Like the interesting use of the excellent 1.4TSi engine which is a much better option than the 1.8 N/A engine in the current Pirus.

jer

11 November 2011

[quote Smurf Yeah] I love new technology I find it interesting and love to see things progress. [/quote] Me to but I struggle to see this as an efficient use of scarce resources. It's intensive in terms of manufacturing resources and day to day overhead carrying the weight of two power trains one of which is mostly redundant. If due to this duality the car lasted twice as long it would make more sense but the reality of the bleeding edge is that this cars useful life would be short.

jer

11 November 2011

[quote Smurf Yeah] I love new technology I find it interesting and love to see things progress. [/quote] Me to but I struggle to see this as an efficient use of scarce resources. It's intensive in terms of manufacturing resources and day to day overhead carrying the weight of two power trains one of which is mostly redundant. If due to this duality the car lasted twice as long it would make more sense but the reality of the bleeding edge is that this cars useful life would be short.

11 November 2011

Whilst this may be innovative it is also needlessly complex and looks like (as other have said) it would be a nightmare a couple of years down the line.

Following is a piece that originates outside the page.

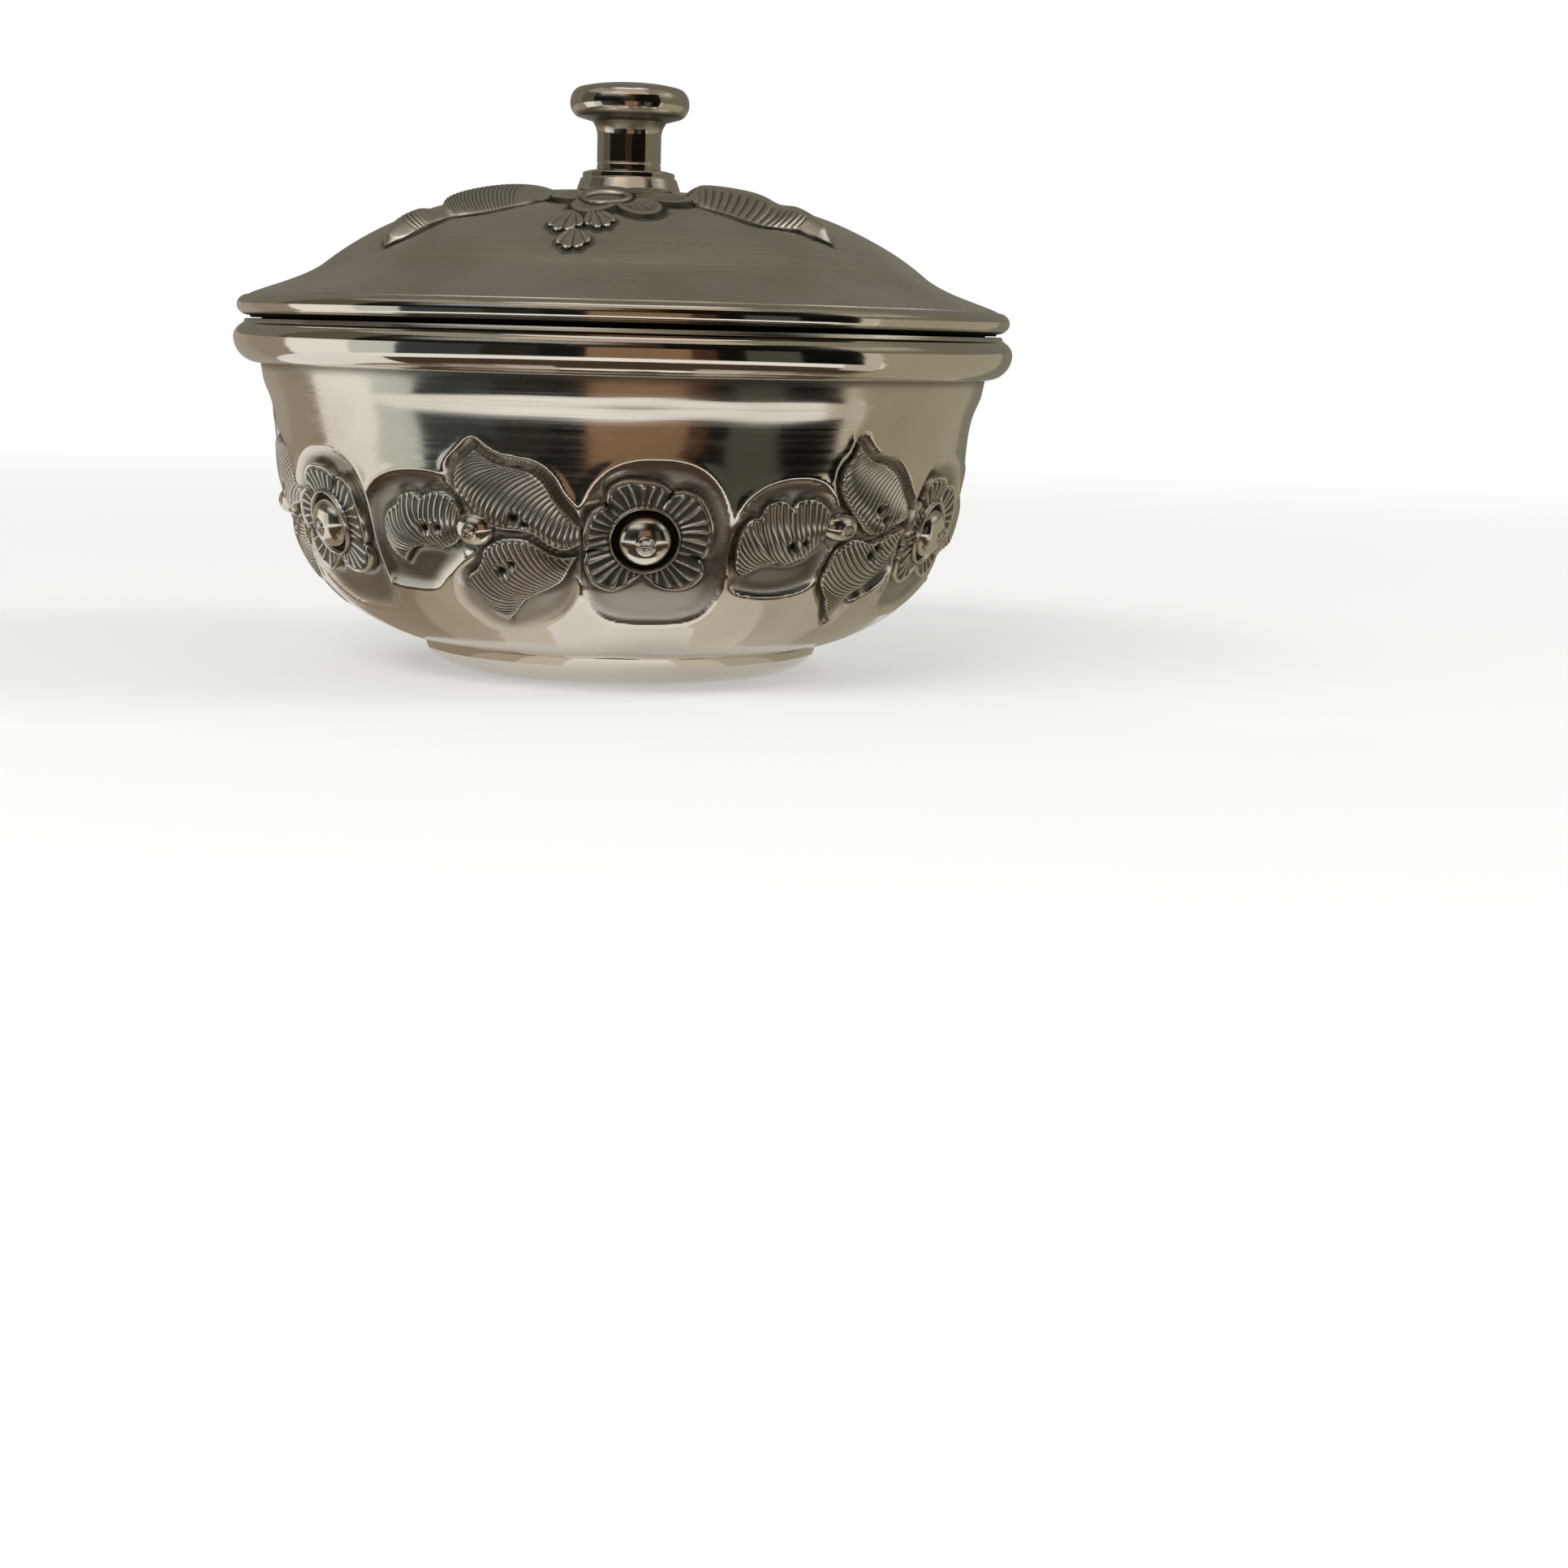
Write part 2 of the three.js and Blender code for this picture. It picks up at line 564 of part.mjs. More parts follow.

The Chevrolet Volt isn't yet quite as advanced (but that is coming) it is a far more elegant system.

Sorry, if this were in production, I would steer well clear of this.

 

 

It's all about the twisties........

11 November 2011

[quote Smurf Yeah]

Perhaps I am just from a generation that is used to a much faster changing world, I love new technology I find it interesting and love to see things progress.

[/quote]

I agree with you. The problem is how practical? Will Seat find a way to make the technology affordable?

Remember that only a few years ago VW heralded their combined supercharger and turbo engine as the way to go... and it did go, straight to the bucket. I think I'm correct in saying VW only produce one version of that engine now (in UK at least). It was far too costly / complicated to be practical.

No doubt they'll gain technological advancements from this experiment but if it does ever come to market in 2015, I certainly won't be at the front of the queue. New technology is great, but I prefer to be paid rather than pay to play guinea pig.